Born in Basingstoke, Hampshire, England, on September 30, 1883, Nora Stanton Blatch was the daughter of Harriot Stanton Blatch and the granddaughter of Elizabeth Cady Stanton, both of whom were leaders of the  women's rights movement in the United States. After her family relocated to  New York City, Blatch studied at Cornell University in Ithaca, New York, where in 1905 she became the first woman in the United States to obtain a   degree in civil engineering; the same year, she became the first woman to be  admitted as a member (with junior status) of the American Society of Civil  Engineers (ASCE). She worked for the American Bridge Company in   1905-06 and for the New York City Board of Water Supply. She also took  courses in electricity and mathematics at Columbia University so that she  could work as a laboratory assistant to Lee De Forest, inventor of the radio  vacuum tube, whom she married in 1908. Blatch worked for her husband's  company in New Jersey until 1909, when they were separated (they
divorced in 1912).

After returning to New York City, Blatch worked as an assistant engineer and chief draftsman at the Radley Steel Construction Company (1909-12)  and for several years as an assistant engineer for the New York Public Service Commission (from 1912). She began working part-time in 1914 as   an architect and developer on Long Island. In 1916 she gained notoriety   when she filed a lawsuit against the ASCE, who had terminated Blatch's  membership when her age passed the limit for junior status; she failed to win  reinstatement through the court.
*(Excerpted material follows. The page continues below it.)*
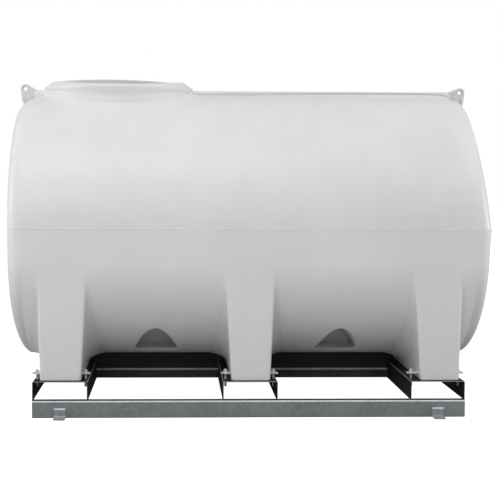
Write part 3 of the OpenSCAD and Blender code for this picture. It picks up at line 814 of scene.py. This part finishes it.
def barSkin(low, high):
    # a flat bar: a rounded cross section carried along X, drawn in at both ends
    r, mid, half = bar["round"], (low + high) / 2, (high - low) / 2
    bends, lengths = bar["bends"], bar["lengths"]
    face = np.radians(np.concatenate([turn + np.linspace(0, 90, bends) for turn in (0, 90, 180, 270)]))
    cornerY = np.sign(np.cos(face + 1e-9)) * (half[1] - r)
    cornerZ = np.sign(np.sin(face + 1e-9)) * (half[2] - r)
    turn = np.radians(np.linspace(0, 90, bends))
    drawn, past = r * (1 - np.sin(turn)), r * (1 - np.cos(turn))
    inset = np.concatenate([[half[2]], drawn, np.zeros(lengths), drawn[::-1], [half[2]]])
    x = np.concatenate([[-half[0]], -half[0] + past, np.linspace(-0.95, 0.95, lengths) * half[0],
                        half[0] - past[::-1], [half[0]]])
    y = cornerY + np.cos(face) * r - np.sign(cornerY) * inset[:, None]
    z = cornerZ + np.sin(face) * r - np.sign(cornerZ) * np.minimum(inset, half[2])[:, None]
    return mid + np.stack([np.broadcast_to(x[:, None], y.shape), y, z], -1)


def fasten(name):
    # the two bars of a leg, and its four studs, each with a nut and a washer on the bar and under the
    # cradle
    barLow, barHigh = boxOf(name + "_leg_bars")
    studLow, studHigh = boxOf(name + "_leg_studs")
    plateLow = cradleTop - skid["plate"]
    width = skid["barDepth"]
    bars = [barSkin(np.array([barLow[0], y, barLow[2]]), np.array([barHigh[0], y + width, barHigh[2]]))
            for y in (barLow[1], barHigh[1] - width)]
    addPiece(name + "LegBars", [(grid, False, True) for grid in bars], zincBrightPaintedLight,
             [name + "_leg_bars"], 50)
    reach = nut["corner"] + skid["nutPlay"]
    patches = []
    for x in (studLow[0] + reach, studHigh[0] - reach):
        for y in (studLow[1] + nut["flat"], studHigh[1] - nut["flat"]):
            patches += [studSkin(x, y, studLow[2], studHigh[2], skid["studR"]),
                        washerSkin(x, y, barHigh[2]), nutSkin(x, y, barHigh[2] + nut["washerH"]),
                        washerSkin(x, y, plateLow - nut["washerH"]),
                        nutSkin(x, y, plateLow - nut["washerH"] - nut["high"])]
    addPiece(name + "LegStuds", [(grid, False, True) for grid in patches], zincBrightPaintedLight,
             [name + "_leg_studs"], 40)


skid = {"plate": 0.006, "barDepth": 0.060, "studR": 0.008, "nutPlay": 0.0003}
for name in ("left", "middle", "right"):
    fasten(name)

# even and wave are the steady and the swelling share of a bead's radius, step the length of one swelling
weld = {"r": 0.0042, "length": 0.060, "inset": 0.004, "step": 0.0055, "rowsPerStep": 5, "around": 10,
        "even": 0.86, "wave": 0.14, "bow": 0.5,
        "anchorShare": 0.7, "anchorLow": 0.018, "anchorHigh": 0.002, "anchorLean": 0.0001}


def weldSkin(start, finish, radius):
    # a bead laid between two points: a round section that swells and sinks along its length
    start, finish = np.array(start, float), np.array(finish, float)
    length = np.linalg.norm(finish - start)
    ahead = (finish - start) / length
    side = np.cross(ahead, [0, 0, 1])
    rows = max(int(length / weld["step"] * weld["rowsPerStep"]), 8)
    t = np.linspace(0, 1, rows)[:, None]
    a = np.linspace(0, 2 * np.pi, weld["around"], endpoint=False)[None, :]
    phase = 2 * np.pi * t * length / weld["step"] + weld["bow"] * np.cos(a)
    swell = radius * (weld["even"] + weld["wave"] * np.cos(phase))
    swell = swell * np.sqrt(np.clip(1 - (2 * t - 1) ** 16, 0, 1))
    across, up = (swell * np.cos(a))[..., None], (swell * np.sin(a))[..., None]
    return start + ahead * (t * length)[..., None] + side * across + np.array([0, 0, 1.0]) * up


def addWelds():
    # along each side of the cradles where they stand on the rails. The beads up the ends of each anchor
    # come out as slivers too thin to see, because weldSkin only gives a section to a bead that lies flat
    beads, r, length, inset = [], weld["r"], weld["length"], weld["inset"]
    for name in ("left", "middle", "right"):
        low, high = boxOf(name + "_cradle")
        for x in (low[0], high[0]):
            for y in (low[1] + inset, high[1] - inset - length):
                beads.append(weldSkin((x, y, railTop), (x, y + length, railTop), r))
    for name in ("front_left", "front_right", "rear_left", "rear_right"):
        low, high = boxOf(name + "_anchor")
        face = high[1] if name.startswith("front") else low[1]
        for x in (low[0], high[0]):
            start = (x, face, low[2] + weld["anchorLow"])
            finish = (x + weld["anchorLean"], face, high[2] - weld["anchorHigh"])
            beads.append(weldSkin(start, finish, r * weld["anchorShare"]))
    addPiece("skidWelds", [(grid, False, True) for grid in beads], anchorSteel)


addWelds()
print("fasteners and welds ready")

# the pieces of the skid that keep the frame's own solids
skidFinish = {"front_rail": railSteel, "rear_rail": railSteel,
              "left_cradle": cradleSteelPaintedShade, "middle_cradle": cradleSteelPaintedShade, "right_cradle": cradleSteelPaintedShade,
              "left_centre_beam": beamSteelPaintedShade, "right_centre_beam": beamSteelPaintedShade,
              "left_bearer": boardPaintedShade, "right_bearer": boardPaintedShade,
              "front_left_anchor": anchorSteel, "front_right_anchor": anchorSteel,
              "rear_left_anchor": anchorSteel, "rear_right_anchor": anchorSteel}
for name, finish in skidFinish.items():
    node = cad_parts[name]
    node.data.materials.clear()
    node.data.materials.append(finish)
print("skid finished")


# the sky goes from low at the horizon to sky at topFrom; right and left are added where their ranges say
studio = {"floor": (0.585, 0.585, 0.585), "floorHalf": 60, "sky": 0.71, "low": 0.30, "topFrom": 0.8,
          "right": 0.34, "rightAcross": (0.45, 0.95), "rightUp": (0.05, 0.5),
          "left": 0.4, "leftAcross": (-0.98, -0.65)}
# each lamp's place, the point it is turned to, its width and its power
lamps = {"keyLamp": ((-2.4, -5.4, 9.5), (0, 0, 1.4), 4.6, 228),
         "frontLamp": ((-2.6, -6.8, 4.2), (0, 0, 1.5), 3.0, 70),
         "sideLamp": ((6.5, -2.0, 6.0), (1.5, 0, 1.6), 3.0, 34),
         "leftRim": ((-6.6, -0.1, 2.3), (-1.5, 0, 1.2), 1.4, 66),
         "rightRim": ((6.6, -0.7, 2.3), (1.5, 0, 1.2), 1.4, 84)}


def stageFloor():
    # a pale floor that takes the tank's shadow and is plain white where it is looked at
    mesh = bpy.data.meshes.new("floor")
    s = studio["floorHalf"]
    mesh.from_pydata([(-s, -s, 0), (s, -s, 0), (s, s, 0), (-s, s, 0)], [], [(0, 1, 2, 3)])
    floor = bpy.data.objects.new("floor", mesh)
    bpy.context.scene.collection.objects.link(floor)
    f = Finish("floorPale")
    plain = f.node("ShaderNodeBsdfDiffuse", None, {"Color": studio["floor"]})
    white = f.node("ShaderNodeEmission", None, {"Color": (1.0, 1.0, 1.0), "Strength": 1.0})
    seen = f.math("MAXIMUM", f.rays("Is Camera Ray"), f.rays("Is Transmission Ray"))
    shown = f.node("ShaderNodeAddShader", None, {0: plain, 1: white})
    mixed = f.node("ShaderNodeMixShader", None, {0: seen, 1: plain, 2: shown})
    f.node("ShaderNodeOutputMaterial", None, {"Surface": mixed}, out=None)
    floor.data.materials.append(f.material)


def skyWorld():
    # bright overhead and softer towards the horizon, with more from the left and from high on the right,
    # where the tank's ends look, and plain white where it is looked at
    f = Finish("sky", world=True)
    bpy.context.scene.world = f.material
    across, _, height = f.axes()
    right = f.ramp(across, *studio["rightAcross"]) * f.ramp(height, *studio["rightUp"])
    left = f.ramp(across, *studio["leftAcross"], 1.0, 0.0)
    strength = f.ramp(height, 0.0, studio["topFrom"], studio["low"], studio["sky"])
    strength = strength + right * studio["right"] + left * studio["left"]
    soft = f.node("ShaderNodeBackground", None, {"Strength": strength})
    white = f.node("ShaderNodeBackground", None, {"Color": (1.0, 1.0, 1.0)})
    mixed = f.node("ShaderNodeMixShader", None, {0: f.rays("Is Camera Ray"), 1: soft, 2: white})
    f.node("ShaderNodeOutputWorld", None, {"Surface": mixed}, out=None)


def softLamp(name, place, aim, size, power):
    # a round area lamp at a place, turned towards its aim
    lamp = bpy.data.lights.new(name, "AREA")
    lamp.shape, lamp.size, lamp.energy = "DISK", size, power
    holder = bpy.data.objects.new(name, lamp)
    holder.location = place
    holder.rotation_mode = "QUATERNION"
    holder.rotation_quaternion = (Vector(aim) - Vector(place)).to_track_quat("-Z", "Y")
    bpy.context.scene.collection.objects.link(holder)


stageFloor()
skyWorld()
for name, (place, aim, size, power) in lamps.items():
    softLamp(name, place, aim, size, power)
print("stage and light ready")

view = {"place": (-0.4845, -9.8223, 1.5473), "turn": 3.098, "tip": -3.0335, "roll": 0.3545,
        "lens": 99.504, "sensor": 36}


def addCamera():
    # turn is measured round the upright axis, tip above the level and roll round the line of sight
    turn, tip, roll = (math.radians(view[k]) for k in ("turn", "tip", "roll"))
    ahead = Vector((math.sin(turn) * math.cos(tip), math.cos(turn) * math.cos(tip), math.sin(tip)))
    right = Vector((math.cos(turn), -math.sin(turn), 0))
    up = right.cross(ahead)
    right, up = (right * math.cos(roll) + up * math.sin(roll),
                 up * math.cos(roll) - right * math.sin(roll))
    data = bpy.data.cameras.new("camera")
    data.lens, data.sensor_width = view["lens"], view["sensor"]
    camera = bpy.data.objects.new("camera", data)
    camera.matrix_world = Matrix((right, up, -ahead)).transposed().to_4x4()
    camera.location = view["place"]
    bpy.context.scene.collection.objects.link(camera)
    bpy.context.scene.camera = camera


addCamera()
bpy.context.scene.view_settings.view_transform = "Standard"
In addition to her work in civil engineering, Blatch devoted her time to the
woman suffrage movement. While studying at Cornell she had founded a  suffrage club, and from 1909 to 1917 she campaigned heavily for the cause   in New York. She became the president of the Women's Political Union in 1915, succeeding her mother, and edited the organization's Women's  Political World. She subsequently participated in the efforts of the National  Woman's Party for a federal Equal Rights Amendment.

In 1919 she married Morgan Barney, a marine architect. They moved to  Greenwich, Connecticut, in 1923, and Nora worked as a real estate  developer. Barney remained politically active in her later years, writing such pamphlets as Women as Human Beings (1946). She died in Greenwich, Connecticut, on January 18, 1971.